An ode to Cafe Viva, the Upper West Side’s most distinctive kosher pizzeria

(New York Jewish Week) — I can’t believe I’ll never have another Bella. Or Azteca. Or Zen.

These unique pizza slices, made with whole wheat or corn crusts, topped with feta, red peppers, corn, whole garlic cloves, pesto and more, were specialties of Cafe Viva Gourmet Pizza, a longstanding kosher pizza place on Broadway between 97th and 98th Streets.

The Upper West Side establishment, which had been open for three decades, abruptly closed its business on Monday. My family had ordered a Viva pie just three days earlier, not knowing it would be our last.
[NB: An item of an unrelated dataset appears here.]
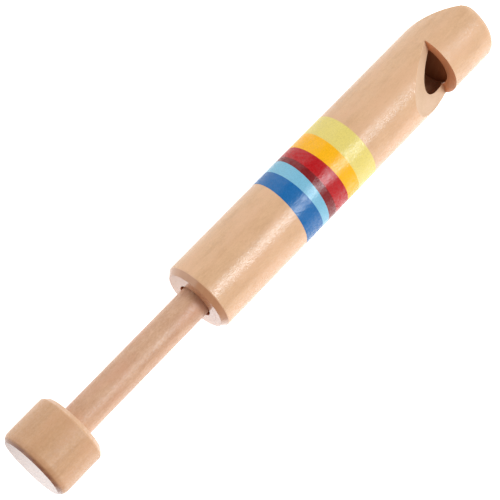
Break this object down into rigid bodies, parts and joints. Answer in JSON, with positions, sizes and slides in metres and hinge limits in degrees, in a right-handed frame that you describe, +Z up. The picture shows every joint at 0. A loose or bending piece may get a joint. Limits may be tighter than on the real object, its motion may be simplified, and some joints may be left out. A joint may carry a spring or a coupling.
{
  "type": "slide whistle",
  "caption": "Wooden slide whistle with a fipple mouthpiece, a sound window, painted bands and a plunger on a rod with a pull knob.",
  "frame": {"origin": "on the surface that the whistle lies on, under the middle of its box with the plunger drawn out as pictured", "axes": "+X along the barrel towards the mouth, +Z up through the window, +Y to the side"},
  "size_m": [0.1978, 0.024, 0.024],
  "materials": {
    "barrel_wood": "clear satin varnish over turned hardwood, with painted bands",
    "block_wood": "sanded hardwood",
    "bush_wood": "clear satin varnish over end grain",
    "rod_wood": "clear satin varnish over dowel",
    "knob_wood": "clear satin varnish over turned hardwood",
    "piston_wood": "bare turned hardwood",
    "ring_rubber": "matt moulded rubber",
    "screw_steel": "bright zinc-plated steel"
  },
  "bodies": {
    "tube_assembly": {"barrel": "barrel_wood", "fipple_block": "block_wood", "foot_bush": "bush_wood"},
    "sliding_ring": {"piston_ring": "ring_rubber"},
    "plunger": {"slide_rod": "rod_wood", "pull_knob": "knob_wood", "piston_head": "piston_wood", "piston_screw": "screw_steel"}
  },
  "joints": [
    {"name": "plunger_slide", "type": "slide", "parent": "tube_assembly", "child": "sliding_ring", "axis": [1, 0, 0], "range_m": [-0.0148, 0.0514]},
    {"name": "plunger_turn", "type": "hinge", "parent": "sliding_ring", "child": "plunger", "pos_m": [0.0033, 0, 0.012], "axis": [1, 0, 0], "continuous": true}
  ]
}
As a member of its devoted customer base, I was shocked to learn its business was on shaky ground, as its owner Tony Iracani told the blog I Love the Upper West Side, which broke the news of the closure. My friends and I immediately began texting each other about the terrible news, quickly realizing we had “survivor’s guilt.” Though we all considered ourselves regulars, we worried: Had we done enough to keep this beloved pizzeria in business?

When I first moved to the Upper West Side in 2012, I lived around the corner from Viva. I ate there or picked up a slice (or three) to take home on so many occasions that I shudder to think how my bank account was affected by the restaurant over these last 11 years.

There was one Saturday night in 2018, immediately after Passover ended, that my husband and I bolted over to Viva to have our first taste of leavened pizza perfection. The following evening, we went in search of a satisfying but easy dinner before we had fully restocked our post-Passover pantry — and found ourselves right back at Viva 24 hours later.

The author’s son enjoying a Napoletana pizza from Cafe Viva on a warm day in September 2021. (Courtesy)

During the first year of the pandemic, through pregnancy and my kids’ earliest years, we ordered Viva practically every Saturday night: a large Napoletana — the fancy name given to their regular cheese pie — plus the occasional side of home fries. It was a ritual that grounded us during a destabilizing time.

What made Cafe Viva’s pizza so distinctive? It had specialty slices that were unique. It offered gluten-free and vegan slices before these terms became common, plus bowls of hearty minestrone soup and whole wheat garlic knots that gave me such a smell sensation that it seems unlikely I can forget it anytime soon.

What it was not was a typical kosher pizza joint. For one thing, it ran under an independent kosher supervision, which meant there were plenty of kosher-keepers on the Upper West Side who didn’t feel comfortable eating there. As a kosher-keeper myself, I’ve eaten some objectively terrible pizza, because that was the pizza available to me. But at Viva, we didn’t have to be ashamed of our pizza. Because of its unique menu items, it attracted a wider audience than many “mainstream” kosher establishments. (Want proof? Hip-hop artist Lupe Fiasco declared “it was his spot.”) It was a special pizza place that happened to be kosher.

Once, when Viva changed its rabbinical supervision, my husband, a rabbi, called the restaurant to figure out if he’d still feel comfortable eating there. My husband felt satisfied by their response, but the truly exciting news that came out of the conversation was the suggestion that my husband could become a potential kosher supervisor for Viva. The tantalizing opportunity to get even more Viva in our lives never materialized, but for a brief moment, it felt like a golden ticket.

For now, I’ll have to settle for a homemade Bella pie, topped with spinach, pesto, feta and red onions. It’s better than nothing.